Down below is really where the Gulfstar 44 shines. The dark teak joinery work is stunning and attests to the high quality of Gulfstar’s later workmanship. The layout with her aft stateroom is nice. One of the most attractive combinations clients look for is a centerline queen aft stateroom as on the Mark II versions. The Mark I versions have an athwartship king which is a practical, seaworthy berth and impressive as well. On the layout, you can see she has a large berth aft. And she has two heads with separate showers for and aft. The heads look like they have slightly different orientation of the sink and shower between the Mark I and II versions according to company literature. Another great feature is the step down galley. The 44 has nice headroom anyway but with the step down galley even the tallest came stand up straight. And, the galley is tight and seaworthy without seeming small. If I designed a boat, I would make the galley just like the 44.
Engine and Underway
The engine room is not the best I have seen. It is large and similar to the 50 Gulfstar but a little lower and further in there. Access is via the passageway and a cutout from the aft stateroom. The engine is either the venerable Perkins 4-108 or 4-154. Expect the 4-108 to burn oil, but otherwise run like a top if properly maintained. The beefier 4-154 is great except that parts are hard to find. There is plenty of room for a generator, watermaker, and other additional equipment. In general when looking at brokerage listing you will see those with high and low hour engines. Clients clearly prefer a newer, lower hour engine and the price differential is somewhere like $20k to $30k.
One owner of the Gulfstar 44 described her in heavy seas, “She really handles well and loves rough weather. The rougher it gets the better she performs. We took a trip on a catamaran which really pounded to Australia. We should have taken our 44. She does never pounds but smooth rides. We always feel safe and controlled.” She is a heavier cruiser and known to sail far and wide. You can feel down below her strength and quality. With her fin keel and skeg hung rudder, she is a performance cruiser unlike the early model 44’s which were motorsailers that should not be taken offshore.
I sea-trialed a 44 on a beautiful Fall day in Fort Lauderdale. A tropical storm had sucked out all the bad weather, and a cold front was providing cloud cover and cool air. In 10 knots true from the north east and light swell, we raced along maxing out at 4.8 knots on a broad reach with main and a 120% jib outside the Port Everglades cut. We tacked and close hauled to windward making a couple knots into the light breeze.
In the beginning, they did not know what they were doing quality-wise and produced poor performing designs. In the middle and later, they got it together and produced some great boats. Gulfstars of the early 1970’s like the early 44 motorsailers are suspect quality boats. But around 1978 and onward, they produced some great designs including the Gulfstar 44. Gulfstar switched again later on as the Lazzara sons who were powerboat guys got involved.
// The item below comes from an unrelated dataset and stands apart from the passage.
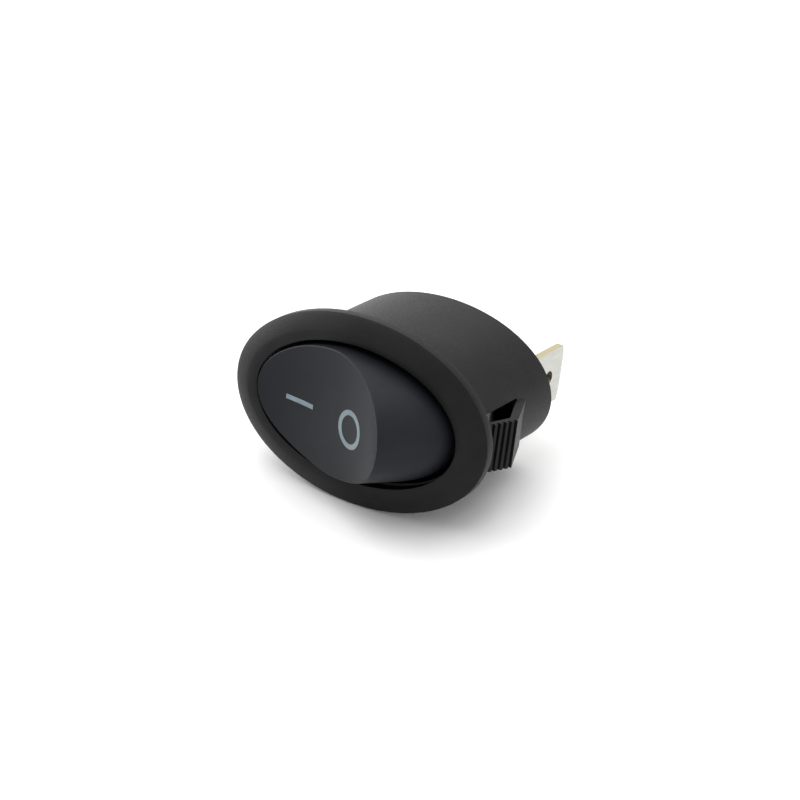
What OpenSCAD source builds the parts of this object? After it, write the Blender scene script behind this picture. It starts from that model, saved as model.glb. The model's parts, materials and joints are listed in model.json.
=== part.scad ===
// Oval snap-in panel rocker switch: single pole, on-off, two blade terminals.
// X runs along the oval, Z across it, -Y is the front and +Y the rear.
// The origin is the centre of the panel seat, which is the back face of the bezel.

/* [Bezel] */
// Half length of the oval bezel
bezel_a = 15; // [14.8:0.1:16]
// Half width of the oval bezel
bezel_b = 10; // [9.8:0.1:11]
// Height of the bezel's outer edge above the panel
bezel_rim = 1.05; // [0.8:0.05:1.2]
// Height of the bezel's flat crown above the panel
bezel_crown = 2; // [1.8:0.05:2.2]
// Width of the sloping shoulder between the outer edge and the crown
bezel_slope = 2; // [1.6:0.1:2.2]
// Half length of the opening round the rocker
opening_a = 11.9; // [11.85:0.05:12]
// Half width of the opening round the rocker
opening_b = 7.25; // [7.15:0.05:7.5]

/* [Body] */
// Half length of the oval body
body_a = 12.75; // [12.7:0.05:12.9]
// Half width of the oval body
body_b = 7.75; // [7.7:0.05:7.9]
// Depth of the body behind the panel
body_depth = 16.2; // [16:0.1:18]
// Thickness of the body's side wall
wall = 0.8; // [0.75:0.05:0.85]
// Thickness of the rear floor that holds the terminals
floor_t = 1.5; // [1.2:0.1:1.6]

/* [Snap-in clips] */
// Distance of the clip's apex from the body's centre line
clip_reach = 14.8; // [14.2:0.1:14.9]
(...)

While keeping the quality, they switched to displacement motor yachts of which the 54 Motor Cruiser is the best example. By 1990, they were producing solely powerboats and sold the company to Viking Yachts. The Lazzara sons formed the super yacht company Lazzara Yachts which continues to today. Gulfstar 44’s are attractive values and comparable to Hylas 44’s. You can find these for somewhere between $100,000 to $140,000 on the brokerage market.